The newspaper added, however, that the mystical power of omens and portents like this “cannot be verified.”
The concern among many mystics is that certain lucky charms that have been spiritually implanted in Mr. Suharto’s body have become malevolent and are prolonging his suffering. Spiritually, he is ready to die and should be relieved of his pain, they say, but those charms will not release him until they have been ritually removed.
A Muslim cleric named Nasruddin Ansory suggested that the removal could be done by having 40 pure-hearted people pray by his bedside.
Another solution was proposed by a prominent spiritualist named Permadi, who is also a member of Parliament. Mr. Permadi said he had received a “spiritual whisper” telling him that the spirits would release Mr. Suharto if he apologized to Sukarno, the man he supplanted as president in 1967.
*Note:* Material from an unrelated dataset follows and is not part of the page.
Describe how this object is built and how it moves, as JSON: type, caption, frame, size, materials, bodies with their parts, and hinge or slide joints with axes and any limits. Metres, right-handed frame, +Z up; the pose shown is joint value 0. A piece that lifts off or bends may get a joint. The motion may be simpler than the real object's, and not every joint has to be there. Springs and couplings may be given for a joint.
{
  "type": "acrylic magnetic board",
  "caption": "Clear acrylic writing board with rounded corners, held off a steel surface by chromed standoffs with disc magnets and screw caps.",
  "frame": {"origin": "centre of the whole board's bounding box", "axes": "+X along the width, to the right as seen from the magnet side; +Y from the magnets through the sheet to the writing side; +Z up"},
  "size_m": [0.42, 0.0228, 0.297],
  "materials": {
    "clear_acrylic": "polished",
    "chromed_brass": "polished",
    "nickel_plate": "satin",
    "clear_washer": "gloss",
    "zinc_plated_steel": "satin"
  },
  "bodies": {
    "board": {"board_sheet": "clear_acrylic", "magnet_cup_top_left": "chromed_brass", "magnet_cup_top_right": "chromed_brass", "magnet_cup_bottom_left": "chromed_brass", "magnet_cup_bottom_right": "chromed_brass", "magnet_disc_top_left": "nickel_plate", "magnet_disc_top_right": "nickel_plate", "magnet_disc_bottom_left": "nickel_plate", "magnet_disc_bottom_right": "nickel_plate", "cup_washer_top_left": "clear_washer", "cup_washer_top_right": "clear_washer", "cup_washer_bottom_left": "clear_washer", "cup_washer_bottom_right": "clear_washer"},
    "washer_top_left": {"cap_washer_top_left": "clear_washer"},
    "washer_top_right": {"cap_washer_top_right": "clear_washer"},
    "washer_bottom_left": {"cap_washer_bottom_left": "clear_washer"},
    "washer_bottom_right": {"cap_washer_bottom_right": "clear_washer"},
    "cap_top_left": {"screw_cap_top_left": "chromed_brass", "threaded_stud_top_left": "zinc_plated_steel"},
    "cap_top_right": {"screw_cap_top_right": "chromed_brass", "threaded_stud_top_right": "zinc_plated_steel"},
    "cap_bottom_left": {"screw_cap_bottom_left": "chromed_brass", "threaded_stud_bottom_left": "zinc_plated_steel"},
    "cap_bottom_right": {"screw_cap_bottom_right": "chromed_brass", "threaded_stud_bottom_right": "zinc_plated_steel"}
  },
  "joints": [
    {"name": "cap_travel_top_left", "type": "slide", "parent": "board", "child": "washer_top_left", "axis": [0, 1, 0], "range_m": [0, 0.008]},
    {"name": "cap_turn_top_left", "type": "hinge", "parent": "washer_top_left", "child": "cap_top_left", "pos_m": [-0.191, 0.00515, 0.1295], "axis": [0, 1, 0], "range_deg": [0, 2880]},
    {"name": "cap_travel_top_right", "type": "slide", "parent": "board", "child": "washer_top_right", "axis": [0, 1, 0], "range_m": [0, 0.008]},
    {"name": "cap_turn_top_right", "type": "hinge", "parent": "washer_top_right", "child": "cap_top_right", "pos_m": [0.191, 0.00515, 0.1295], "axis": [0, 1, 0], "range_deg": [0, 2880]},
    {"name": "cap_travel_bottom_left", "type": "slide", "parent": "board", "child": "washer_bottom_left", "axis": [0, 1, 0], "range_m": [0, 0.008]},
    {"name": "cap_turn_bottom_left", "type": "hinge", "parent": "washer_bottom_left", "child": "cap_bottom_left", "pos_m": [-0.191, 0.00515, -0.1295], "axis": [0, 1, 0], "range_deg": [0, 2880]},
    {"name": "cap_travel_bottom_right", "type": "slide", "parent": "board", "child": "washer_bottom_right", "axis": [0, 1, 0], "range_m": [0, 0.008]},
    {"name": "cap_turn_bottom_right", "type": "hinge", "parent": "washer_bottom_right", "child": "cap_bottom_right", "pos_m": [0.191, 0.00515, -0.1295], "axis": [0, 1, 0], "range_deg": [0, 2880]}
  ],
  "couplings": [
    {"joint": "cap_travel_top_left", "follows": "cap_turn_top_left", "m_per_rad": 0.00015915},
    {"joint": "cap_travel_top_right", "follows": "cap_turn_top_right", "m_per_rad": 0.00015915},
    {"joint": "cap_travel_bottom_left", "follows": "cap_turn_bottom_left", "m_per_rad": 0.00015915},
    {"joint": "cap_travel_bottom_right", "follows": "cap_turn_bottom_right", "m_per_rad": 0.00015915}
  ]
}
Sukarno, the founding president of Indonesia who died in 1970, is also said to have surrounded himself with magic charms and with dwarfs, albinos and others he believed to have spiritual qualities, but they seem to have been no match for Mr. Suharto.
M. T. Arifin, 50, is a widely quoted military analyst here, but he is also known locally as a mystic who can see behind the curtain of the physical world.
“Maybe he’ll last another year, maybe a little less,” Mr. Arifin declared in an interview last week. “He needs one year to cleanse himself. It’s a long process.”
Asked for his source, he pointed toward the sky and said: “From up there. The spiritual world. The one who told me was the Queen of the South Sea.”
When a visitor raised his eyebrows, Mr. Arifin said, “It’s just because you don’t understand, just the way I can’t understand you when you speak English.”
He said it was not true, as some people here say, that he could make a kris fly. But he can make it rise up and stand on end, he said.
“It’s not mysticism,” he insisted, as if trying to break through a language barrier. “It’s reality.”